Quando ad aprile il Google Play Store ha iniziato a imitare le etichette della privacy di Apple nessuno si aspettava che questo avrebbe reso le cose ancora più confuse.
La nuova sezione sulla privacy dei dati, come quella di Apple, da questo momento si affida soltanto sulle informazioni fornite dagli sviluppatori che, nel compilare il modulo appropriato, decidono quindi autonomamente quali informazioni comunicare, dichiarando cioè quali dati vengono raccolti dalle loro app e come vengono impiegati.
E se è vero che Google comunque esamina le applicazioni per accertarsi che rispettino le norme del negozio, non prenderà comunque decisioni per conto degli sviluppatori riguardo a come vengono gestiti i dati degli utenti.
«Solo gli sviluppatori possiedono le informazioni necessarie per completare il modulo sulla sicurezza dei dati»
scrive l’azienda nella documentazione, accennando al fatto che prenderà le «azioni appropriate» qualora dovesse rilevare discrepanze tra quel che viene dichiarato dallo sviluppatore e quel che accade in realtà.
Come fa notare Mishaal Rahman è quel che farebbe anche Apple con l’App Store da quando ha lanciato le etichette per la privacy, richiedendo cioè agli sviluppatori di inviare «riepiloghi autodichiarati» relativi alle pratiche sulla privacy delle loro applicazioni. Facendo però affidamento ai soli sviluppatori riguardo la fornitura delle informazioni reali sui dati raccolti dalle loro app, come evidenzia un rapporto del Washington Post vien fuori che, nel caso di Apple, queste informazioni sarebbero spesso «fuorvianti o del tutto imprecise».

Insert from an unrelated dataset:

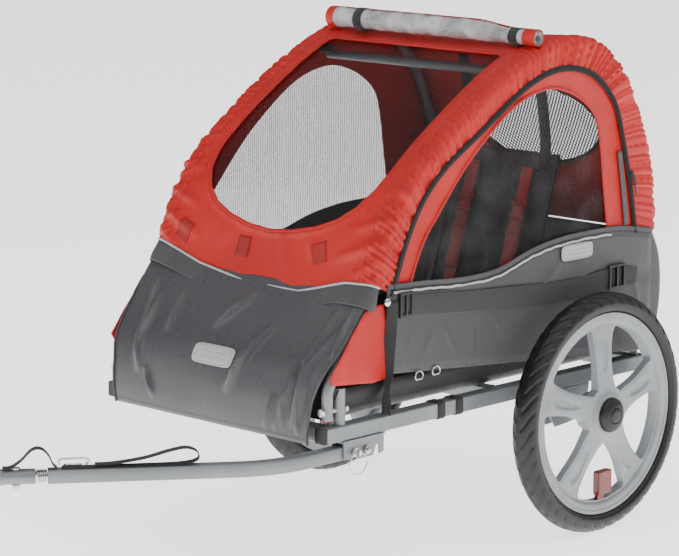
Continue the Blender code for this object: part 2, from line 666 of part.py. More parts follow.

Con Google la situazione è ancora peggiore perché pare che l’azienda abbia silenziosamente sostituito la nuova sezione a quella che raccoglieva le autorizzazioni delle app generate automaticamente dal sistema. Nel confronto fotografico pubblicato da Rahman su Twitter si può vedere come appariva la vecchia sezione denominata Autorizzazioni e come vien fuori invece adesso la nuova sezione chiamata Sicurezza dei dati.
Il cambiamento per il momento non sembra essere irreversibile perché se si usa Aurora, l’alternativa open source al Play Store, è ancora possibile leggere le autorizzazioni prima di scaricare le app. Secondo alcuni avrebbe avuto più senso che Google avesse continuato a visualizzare sia le autorizzazioni che la nuova sezione privacy, in modo tale da permettere agli utenti di confrontare entrambe le schede e scoprire se sono coerenti con quanto dichiarano, tuttavia per il momento pare che Google non preveda di ripristinare la sezione relativa alle autorizzazioni dell’app.